3. La Turquie, nécessaire partenaire de la reconstruction de
l'Irak
Vos rapporteurs ont, en outre, acquis la conviction que la Turquie était
un partenaire incontournable pour la reconstruction de l'Irak. Ayant
refusé de participer au conflit, puis ayant renoncé, devant les
réserves exprimées, à y envoyer des troupes, il est
naturel qu'elle se sente directement concernée par la résolution
d'une crise qui se déroule à ses frontières. Elle s'y
implique d'ailleurs fortement par ses entreprises et ses organisations
humanitaires.
La France qui a partagé avec la Turquie la plupart de ses analyses sur
l'évolution de l'Irak, a tout intérêt à s'appuyer
sur ce partenaire dans la perspective d'une implication directe à la
reconstruction de l'Irak, à partir du moment où la
souveraineté sera à nouveau dévolue aux Irakiens.
4. Une relation bilatérale à conforter
La relation bilatérale franco-turque est dense dans les domaines
culturels et économiques. Ils doivent être confortés. Dans
le domaine culturel, l'investissement français est important mais le
«
retour sur investissement
» est également
élevé. L'ancienneté et l'importance de nos liens nous
permettent aussi de développer des partenariats qui n'existent pas
ailleurs comme l'université francophone de Galatasaray et la fondation
Tevfik Fikret. Ce sont des initiatives que nous devrions soutenir plus
activement et si possible dupliquer dans d'autres pays.

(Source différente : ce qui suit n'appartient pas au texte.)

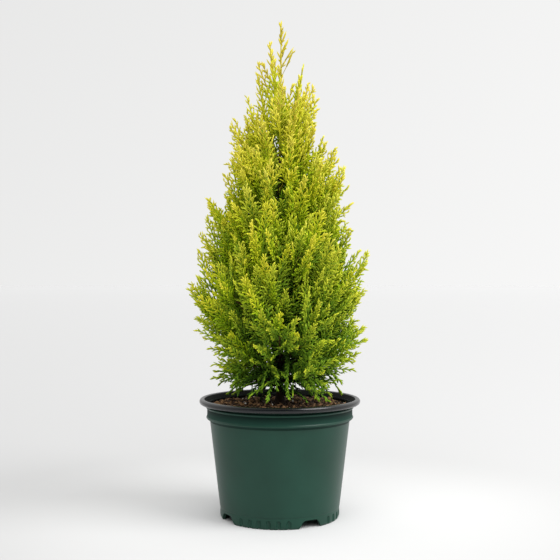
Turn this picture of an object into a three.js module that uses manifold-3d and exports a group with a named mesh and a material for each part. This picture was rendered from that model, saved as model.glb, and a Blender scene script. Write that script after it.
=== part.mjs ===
import * as THREE from "three";
import { mergeVertices } from "three/addons/utils/BufferGeometryUtils.js";
import Module from "manifold-3d";

// A young golden Leyland cypress in a green nursery pot with a black rolled rim.
// Millimetres, +Z up. The origin is on the ground, under the middle of the pot.

const wasm = await Module();
wasm.setup();

const CLEAR = 0.3; // the gap between pieces that meet

// Pot. Radii and heights follow its moulded steps from the floor to the roll at the top.
const POT_SIDES = 40;
const RIM_RADIUS = 127;
const RIM_TOP = 186;
const ROLL_WIDTH = 10;
const ROLL_HEIGHT = 9;
const NECK_RADIUS = 113.6;
const COLLAR_TOP_RADIUS = 115.8;
const COLLAR_TOP_Z = 170.5;
const COLLAR_FOOT_RADIUS = 114;
const COLLAR_FOOT_Z = 156;
const WALL_TOP_RADIUS = 110.3;
const WALL_TOP_Z = 151.5;
const WALL_FOOT_RADIUS = 94.6;
const SKIRT_TOP_Z = 18;
const SKIRT_RADIUS = 94;
const FOOT_RADIUS = 92;
const SKIRT_THICKNESS = 3.4;
const WALL_THICKNESS = 1.6;
const FLOOR_Z = 14;
const FLOOR_THICKNESS = 2;
const LINING_THICKNESS = 1.2;
const LINING_FOOT_Z = 158;

// Drain notches and the flutes pressed into the skirt between them.
const NOTCHES = 4;
const FIRST_NOTCH_DEG = 30 - 90;
const NOTCH_HEIGHT = 12.4;
const NOTCH_FOOT_WIDTH = 41;
const NOTCH_TOP_WIDTH = 25;
const FLUTES_BETWEEN_NOTCHES = 6;
const FLUTE_STEP_DEG = 9.33;
const FLUTE_RADIUS = 2.7;
const FLUTE_HEIGHT = 14;
const FLUTE_DEPTH = 2.6;
const DRAIN_HOLE_RADIUS = 8;
const DRAIN_HOLE_AT = 74;

// Potting mix.
const SOIL_Z = 174;
const SOIL_MOUND = 3;
const SOIL_ROUGHNESS = 1.2;
const SOIL_RINGS = [0.7, 0.36]; // shares of the radius, from the wall inwards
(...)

Au niveau politique, il est désormais temps de rétablir une
relation forte avec la Turquie, à tous les niveaux, pour préparer
le rendez-vous européen de 2004 mais aussi pour que cette relation soit
cohérente avec notre implication économique et culturelle dans ce
pays. Vos rapporteurs avaient regretté qu'un groupe Turquie-France n'ait
pas été constitué au Parlement turc, il a
été créé depuis et son président s'est rendu
récemment à Paris. Ils souhaitent donc que les liens entre le
Sénat et le Parlement turc s'amplifient à l'avenir.